▸ Exercise details:
Each line should be copied exactly.

▸ Source data:

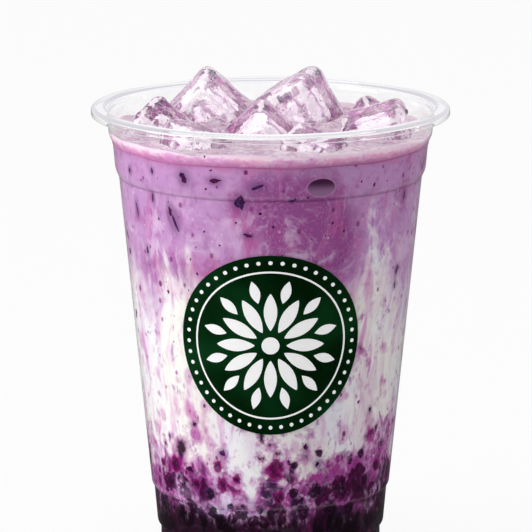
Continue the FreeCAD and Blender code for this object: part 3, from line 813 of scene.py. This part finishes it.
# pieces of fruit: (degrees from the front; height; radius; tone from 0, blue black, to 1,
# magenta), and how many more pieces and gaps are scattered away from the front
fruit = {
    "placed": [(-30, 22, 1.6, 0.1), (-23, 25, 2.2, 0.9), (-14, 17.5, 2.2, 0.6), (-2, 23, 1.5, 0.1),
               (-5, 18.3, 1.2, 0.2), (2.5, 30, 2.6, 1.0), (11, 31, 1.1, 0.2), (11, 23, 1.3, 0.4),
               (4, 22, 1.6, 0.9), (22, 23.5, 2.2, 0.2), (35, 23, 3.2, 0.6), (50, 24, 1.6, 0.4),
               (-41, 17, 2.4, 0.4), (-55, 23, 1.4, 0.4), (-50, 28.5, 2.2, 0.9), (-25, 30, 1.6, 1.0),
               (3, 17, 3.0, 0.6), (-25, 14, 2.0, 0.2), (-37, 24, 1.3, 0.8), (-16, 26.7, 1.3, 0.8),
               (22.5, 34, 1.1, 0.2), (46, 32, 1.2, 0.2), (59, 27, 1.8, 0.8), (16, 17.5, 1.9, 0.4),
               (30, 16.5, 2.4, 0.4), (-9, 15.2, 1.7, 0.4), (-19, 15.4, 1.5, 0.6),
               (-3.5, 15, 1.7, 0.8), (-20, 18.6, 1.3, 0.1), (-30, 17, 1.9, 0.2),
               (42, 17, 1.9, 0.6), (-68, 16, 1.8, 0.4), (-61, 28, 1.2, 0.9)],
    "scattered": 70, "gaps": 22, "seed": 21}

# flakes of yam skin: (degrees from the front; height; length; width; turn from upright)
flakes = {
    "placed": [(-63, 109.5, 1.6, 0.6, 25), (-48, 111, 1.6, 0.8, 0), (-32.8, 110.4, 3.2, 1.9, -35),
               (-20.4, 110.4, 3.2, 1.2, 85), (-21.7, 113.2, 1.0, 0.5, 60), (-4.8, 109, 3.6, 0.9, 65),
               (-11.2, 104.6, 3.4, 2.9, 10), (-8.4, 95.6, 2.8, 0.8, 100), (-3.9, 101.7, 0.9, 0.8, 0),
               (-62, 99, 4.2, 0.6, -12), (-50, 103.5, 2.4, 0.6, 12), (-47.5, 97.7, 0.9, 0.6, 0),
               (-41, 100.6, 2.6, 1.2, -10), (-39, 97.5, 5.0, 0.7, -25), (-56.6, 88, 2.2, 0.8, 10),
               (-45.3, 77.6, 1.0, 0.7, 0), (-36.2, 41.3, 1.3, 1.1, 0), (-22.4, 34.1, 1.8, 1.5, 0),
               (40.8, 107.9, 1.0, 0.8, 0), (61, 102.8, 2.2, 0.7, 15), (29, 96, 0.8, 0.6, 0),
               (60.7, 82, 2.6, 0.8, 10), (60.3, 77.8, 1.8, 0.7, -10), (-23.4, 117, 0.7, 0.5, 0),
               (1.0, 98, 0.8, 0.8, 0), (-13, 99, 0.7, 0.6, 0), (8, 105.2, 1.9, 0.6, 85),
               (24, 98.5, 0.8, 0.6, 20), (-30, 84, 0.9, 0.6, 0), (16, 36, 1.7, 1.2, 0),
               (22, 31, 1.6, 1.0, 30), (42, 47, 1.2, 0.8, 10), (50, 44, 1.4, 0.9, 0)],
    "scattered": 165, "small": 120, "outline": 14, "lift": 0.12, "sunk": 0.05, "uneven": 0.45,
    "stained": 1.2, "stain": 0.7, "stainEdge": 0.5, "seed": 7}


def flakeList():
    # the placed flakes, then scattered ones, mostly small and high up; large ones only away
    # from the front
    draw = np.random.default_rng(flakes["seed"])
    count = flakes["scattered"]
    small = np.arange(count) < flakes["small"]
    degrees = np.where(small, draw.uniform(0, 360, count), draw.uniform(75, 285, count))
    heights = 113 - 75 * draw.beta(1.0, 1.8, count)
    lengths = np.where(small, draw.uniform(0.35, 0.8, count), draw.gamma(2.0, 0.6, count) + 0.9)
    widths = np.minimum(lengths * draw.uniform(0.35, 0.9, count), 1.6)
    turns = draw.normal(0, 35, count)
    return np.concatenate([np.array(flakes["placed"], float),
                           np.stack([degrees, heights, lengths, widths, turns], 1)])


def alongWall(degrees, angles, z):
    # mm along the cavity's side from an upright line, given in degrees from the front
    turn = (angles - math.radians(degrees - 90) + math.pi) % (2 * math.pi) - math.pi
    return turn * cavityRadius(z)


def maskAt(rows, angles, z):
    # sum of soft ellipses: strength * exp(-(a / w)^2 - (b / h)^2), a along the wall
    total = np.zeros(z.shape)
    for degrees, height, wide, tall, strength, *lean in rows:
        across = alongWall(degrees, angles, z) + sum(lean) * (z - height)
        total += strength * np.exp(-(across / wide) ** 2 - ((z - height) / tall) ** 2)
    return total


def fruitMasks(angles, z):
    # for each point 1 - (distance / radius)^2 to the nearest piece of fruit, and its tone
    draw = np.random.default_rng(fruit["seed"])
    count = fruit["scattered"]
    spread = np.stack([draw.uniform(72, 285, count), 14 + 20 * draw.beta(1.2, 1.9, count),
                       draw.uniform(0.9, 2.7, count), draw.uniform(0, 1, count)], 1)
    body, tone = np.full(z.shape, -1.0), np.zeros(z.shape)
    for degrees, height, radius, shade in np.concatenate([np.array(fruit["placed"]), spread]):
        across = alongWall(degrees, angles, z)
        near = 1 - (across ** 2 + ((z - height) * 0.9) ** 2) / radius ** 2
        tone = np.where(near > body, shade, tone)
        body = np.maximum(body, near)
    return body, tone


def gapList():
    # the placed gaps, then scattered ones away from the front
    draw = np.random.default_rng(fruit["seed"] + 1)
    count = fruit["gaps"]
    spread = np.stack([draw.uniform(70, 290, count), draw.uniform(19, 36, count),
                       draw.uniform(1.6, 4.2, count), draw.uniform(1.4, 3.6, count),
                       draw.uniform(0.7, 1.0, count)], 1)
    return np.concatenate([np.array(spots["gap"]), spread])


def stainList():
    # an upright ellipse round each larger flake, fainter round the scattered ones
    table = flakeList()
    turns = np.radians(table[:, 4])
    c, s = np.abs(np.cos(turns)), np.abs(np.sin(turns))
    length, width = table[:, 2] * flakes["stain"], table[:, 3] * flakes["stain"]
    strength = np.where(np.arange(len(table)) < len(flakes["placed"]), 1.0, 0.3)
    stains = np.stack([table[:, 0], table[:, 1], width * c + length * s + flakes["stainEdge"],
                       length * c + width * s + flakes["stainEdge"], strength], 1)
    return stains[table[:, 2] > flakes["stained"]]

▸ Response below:
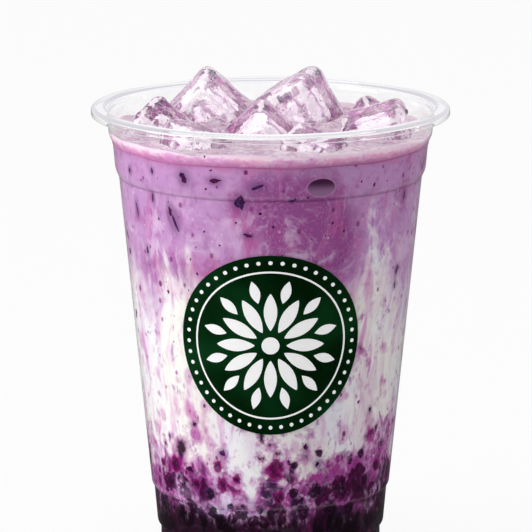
Continue the FreeCAD and Blender code for this object: part 3, from line 813 of scene.py. This part finishes it.
# pieces of fruit: (degrees from the front; height; radius; tone from 0, blue black, to 1,
# magenta), and how many more pieces and gaps are scattered away from the front
fruit = {
    "placed": [(-30, 22, 1.6, 0.1), (-23, 25, 2.2, 0.9), (-14, 17.5, 2.2, 0.6), (-2, 23, 1.5, 0.1),
               (-5, 18.3, 1.2, 0.2), (2.5, 30, 2.6, 1.0), (11, 31, 1.1, 0.2), (11, 23, 1.3, 0.4),
               (4, 22, 1.6, 0.9), (22, 23.5, 2.2, 0.2), (35, 23, 3.2, 0.6), (50, 24, 1.6, 0.4),
               (-41, 17, 2.4, 0.4), (-55, 23, 1.4, 0.4), (-50, 28.5, 2.2, 0.9), (-25, 30, 1.6, 1.0),
               (3, 17, 3.0, 0.6), (-25, 14, 2.0, 0.2), (-37, 24, 1.3, 0.8), (-16, 26.7, 1.3, 0.8),
               (22.5, 34, 1.1, 0.2), (46, 32, 1.2, 0.2), (59, 27, 1.8, 0.8), (16, 17.5, 1.9, 0.4),
               (30, 16.5, 2.4, 0.4), (-9, 15.2, 1.7, 0.4), (-19, 15.4, 1.5, 0.6),
               (-3.5, 15, 1.7, 0.8), (-20, 18.6, 1.3, 0.1), (-30, 17, 1.9, 0.2),
               (42, 17, 1.9, 0.6), (-68, 16, 1.8, 0.4), (-61, 28, 1.2, 0.9)],
    "scattered": 70, "gaps": 22, "seed": 21}

# flakes of yam skin: (degrees from the front; height; length; width; turn from upright)
flakes = {
    "placed": [(-63, 109.5, 1.6, 0.6, 25), (-48, 111, 1.6, 0.8, 0), (-32.8, 110.4, 3.2, 1.9, -35),
               (-20.4, 110.4, 3.2, 1.2, 85), (-21.7, 113.2, 1.0, 0.5, 60), (-4.8, 109, 3.6, 0.9, 65),
               (-11.2, 104.6, 3.4, 2.9, 10), (-8.4, 95.6, 2.8, 0.8, 100), (-3.9, 101.7, 0.9, 0.8, 0),
               (-62, 99, 4.2, 0.6, -12), (-50, 103.5, 2.4, 0.6, 12), (-47.5, 97.7, 0.9, 0.6, 0),
               (-41, 100.6, 2.6, 1.2, -10), (-39, 97.5, 5.0, 0.7, -25), (-56.6, 88, 2.2, 0.8, 10),
               (-45.3, 77.6, 1.0, 0.7, 0), (-36.2, 41.3, 1.3, 1.1, 0), (-22.4, 34.1, 1.8, 1.5, 0),
               (40.8, 107.9, 1.0, 0.8, 0), (61, 102.8, 2.2, 0.7, 15), (29, 96, 0.8, 0.6, 0),
               (60.7, 82, 2.6, 0.8, 10), (60.3, 77.8, 1.8, 0.7, -10), (-23.4, 117, 0.7, 0.5, 0),
               (1.0, 98, 0.8, 0.8, 0), (-13, 99, 0.7, 0.6, 0), (8, 105.2, 1.9, 0.6, 85),
               (24, 98.5, 0.8, 0.6, 20), (-30, 84, 0.9, 0.6, 0), (16, 36, 1.7, 1.2, 0),
               (22, 31, 1.6, 1.0, 30), (42, 47, 1.2, 0.8, 10), (50, 44, 1.4, 0.9, 0)],
    "scattered": 165, "small": 120, "outline": 14, "lift": 0.12, "sunk": 0.05, "uneven": 0.45,
    "stained": 1.2, "stain": 0.7, "stainEdge": 0.5, "seed": 7}


def flakeList():
    # the placed flakes, then scattered ones, mostly small and high up; large ones only away
    # from the front
    draw = np.random.default_rng(flakes["seed"])
    count = flakes["scattered"]
    small = np.arange(count) < flakes["small"]
    degrees = np.where(small, draw.uniform(0, 360, count), draw.uniform(75, 285, count))
    heights = 113 - 75 * draw.beta(1.0, 1.8, count)
    lengths = np.where(small, draw.uniform(0.35, 0.8, count), draw.gamma(2.0, 0.6, count) + 0.9)
    widths = np.minimum(lengths * draw.uniform(0.35, 0.9, count), 1.6)
    turns = draw.normal(0, 35, count)
    return np.concatenate([np.array(flakes["placed"], float),
                           np.stack([degrees, heights, lengths, widths, turns], 1)])


def alongWall(degrees, angles, z):
    # mm along the cavity's side from an upright line, given in degrees from the front
    turn = (angles - math.radians(degrees - 90) + math.pi) % (2 * math.pi) - math.pi
    return turn * cavityRadius(z)


def maskAt(rows, angles, z):
    # sum of soft ellipses: strength * exp(-(a / w)^2 - (b / h)^2), a along the wall
    total = np.zeros(z.shape)
    for degrees, height, wide, tall, strength, *lean in rows:
        across = alongWall(degrees, angles, z) + sum(lean) * (z - height)
        total += strength * np.exp(-(across / wide) ** 2 - ((z - height) / tall) ** 2)
    return total


def fruitMasks(angles, z):
    # for each point 1 - (distance / radius)^2 to the nearest piece of fruit, and its tone
    draw = np.random.default_rng(fruit["seed"])
    count = fruit["scattered"]
    spread = np.stack([draw.uniform(72, 285, count), 14 + 20 * draw.beta(1.2, 1.9, count),
                       draw.uniform(0.9, 2.7, count), draw.uniform(0, 1, count)], 1)
    body, tone = np.full(z.shape, -1.0), np.zeros(z.shape)
    for degrees, height, radius, shade in np.concatenate([np.array(fruit["placed"]), spread]):
        across = alongWall(degrees, angles, z)
        near = 1 - (across ** 2 + ((z - height) * 0.9) ** 2) / radius ** 2
        tone = np.where(near > body, shade, tone)
        body = np.maximum(body, near)
    return body, tone


def gapList():
    # the placed gaps, then scattered ones away from the front
    draw = np.random.default_rng(fruit["seed"] + 1)
    count = fruit["gaps"]
    spread = np.stack([draw.uniform(70, 290, count), draw.uniform(19, 36, count),
                       draw.uniform(1.6, 4.2, count), draw.uniform(1.4, 3.6, count),
                       draw.uniform(0.7, 1.0, count)], 1)
    return np.concatenate([np.array(spots["gap"]), spread])


def stainList():
    # an upright ellipse round each larger flake, fainter round the scattered ones
    table = flakeList()
    turns = np.radians(table[:, 4])
    c, s = np.abs(np.cos(turns)), np.abs(np.sin(turns))
    length, width = table[:, 2] * flakes["stain"], table[:, 3] * flakes["stain"]
    strength = np.where(np.arange(len(table)) < len(flakes["placed"]), 1.0, 0.3)
    stains = np.stack([table[:, 0], table[:, 1], width * c + length * s + flakes["stainEdge"],
                       length * c + width * s + flakes["stainEdge"], strength], 1)
    return stains[table[:, 2] > flakes["stained"]]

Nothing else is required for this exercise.